Monday, November 22, 2010

No Questions Asked


Three Case Studies in Terrible Reporting
by the Times
On the Siegelman Case
           This is the third of the series, "Three Case Studies in Terrible Reporting by the New York Times. The three examples of bad -- as in lazy and/or biased reporting -- are by no means the greatest sins in the paper's coverage of the Siegelman case. Each, though, struck me for what they revealed about the paper's treatment of the prosecution of Alabama's former governor.
              With one exception -- "Oops, We Caught the Wrong Bass" -- the faults are of the sort that a regular reader would be unable to recognize. The "Bass Brother" mistake might have caught the eye of anyone who knows much about Texas (the Basses are famous there), or of those who read the Times' corrections.
              The errors on the "Bass Brother" example required the Times to print not one, but two corrections.
              I call the three case studies:
              "Oops, We Caught the Wrong Bass"
              "The Missing Identifier"
And, today's entry:   "No Questions Asked"

Richard Scrushy, center left, and, far right, Birmingham pastor Charles Winston, a member of Scrushy's Kingdom Builders religious organization.

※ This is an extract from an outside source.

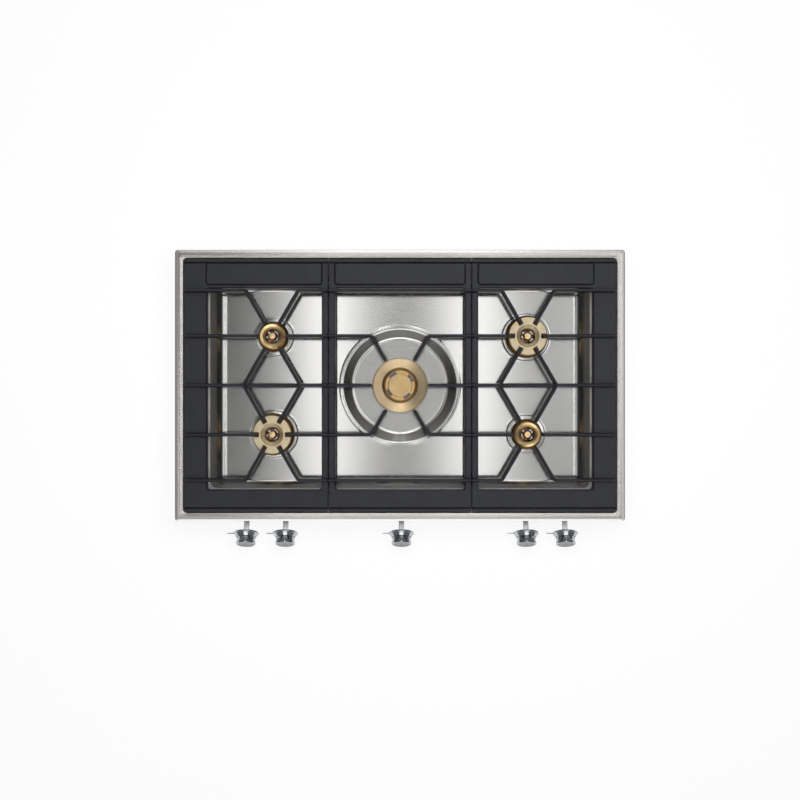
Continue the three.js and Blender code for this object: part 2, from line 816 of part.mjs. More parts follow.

Below, a portion of the affidavit drafted by Charles Winston, almost entirely in hisown words, and signed by "Juror 5," whose words they most assuredly were not.
               "Other jurors have said that they felt pressured by the judge to reach a decision in order to go home and that some jury members read about the case on the Internet during the trial." == From, "A New Twist in the Prosecution of a Former Governor of Alabama," by the Times' Adam Nossiter.
              I could spend an hour, easy, deconstructing a story written by Adam Nossiter and published Nov. 22, 2008, in the Times and purportedly reporting a "new twist" in the Siegelman case.
              Instead, I'll stick with one small detail that supports one of my general arguments -- that the Times  reporting on the Siegelman case was based on materials frequently given the paper by Siegelman and/or his people. In many cases, the reporters (especially Nossiter) apparently made no effort to question the records or research their context, even when doing so would have incurred no more than a few easy computer searches.
                 The quote above -- about jurors saying they felt pressured to reach a verdict about Internet materials being introduced in the deliberations -- is supported with a link the Times provided readers to an affidavit by "Juror 5."
                 This affidavit -- done about 6 weeks after trials' end -- had been presented to the court by Siegelman's lawyers as part of their scorched-earth effort to win a new trial.
                Mark Fuller, the judge who presided over the trial, reluctantly called a hearing, summoning Juror 5 and the lawyers and pastors involved in securing his affidavit. Juror 5 (Charlie Stanford) testified that his wife and the pastor of the church she attended badgered him repeatedly to go to the church and meet with a pastor who'd made the long drive from Birmingham to Oxford.
              Other testimony showed that the pastor, Charles Winston -- one of many black pastors Scrushy befriended after he got into trouble -- had learned of Charlie's existence through the Oxford pastor. Winston denied, if not convincingly, that he was acting on Scrushy's behalf. Winston acknowledged in his testimony that the juror showed "real hostility" about coming to the church.
              Here, from, "The Governor of Goat Hill," is a passage related to the court hearing. Because Juror 5 had difficulty reading, he and Pastor Winston testified that prior to the signing of the affidavit, Winston read Juror 5 the affidavit that the pastor had himself fashioned:

               Juror 5 didn’t like what he heard, (Pastor) Winston acknowledged to (Judge) Fuller. “He basically said, ‘This is not me. It doesn’t sound like me … Man, I don’t talk like that.’”
              Winston’s testimony eliminated the affidavit’s gravest accusation – that being Stanford’s supposed assertion that some jurors brought Internet material into the courthouse, pulled it out of files, and considered it along with the evidence presented at trial.
        When Winston read that part back to Stanford, the juror told him it was “not accurate” because he wasn’t sure any of his fellow jurors brought anything from the Internet.
             Winston admitted that he didn’t change the affidavit to address Stanford’s concerns. And why not? It was late at night. So he printed it, and Juror 5 “agreed to sign it anyway,” the pastor testified.


         The above was part of the court record, and available to Nossiter on his computer and in stories published in the Alabama media.
              Instead, he -- and the Times -- just printed what they'd been handed them, no questions asked.
              I'm sure the folks (almost surely Siegelman or people acting on his behalf) who gave the Times the affidavit and a host of other faulty records knew the truth about the affidavit.
               If I were the Times, I'd be angry at those sources; though the reporters and editors at the paper, for failing to double-check records given them by sources with much to gain, have only themselves to blame.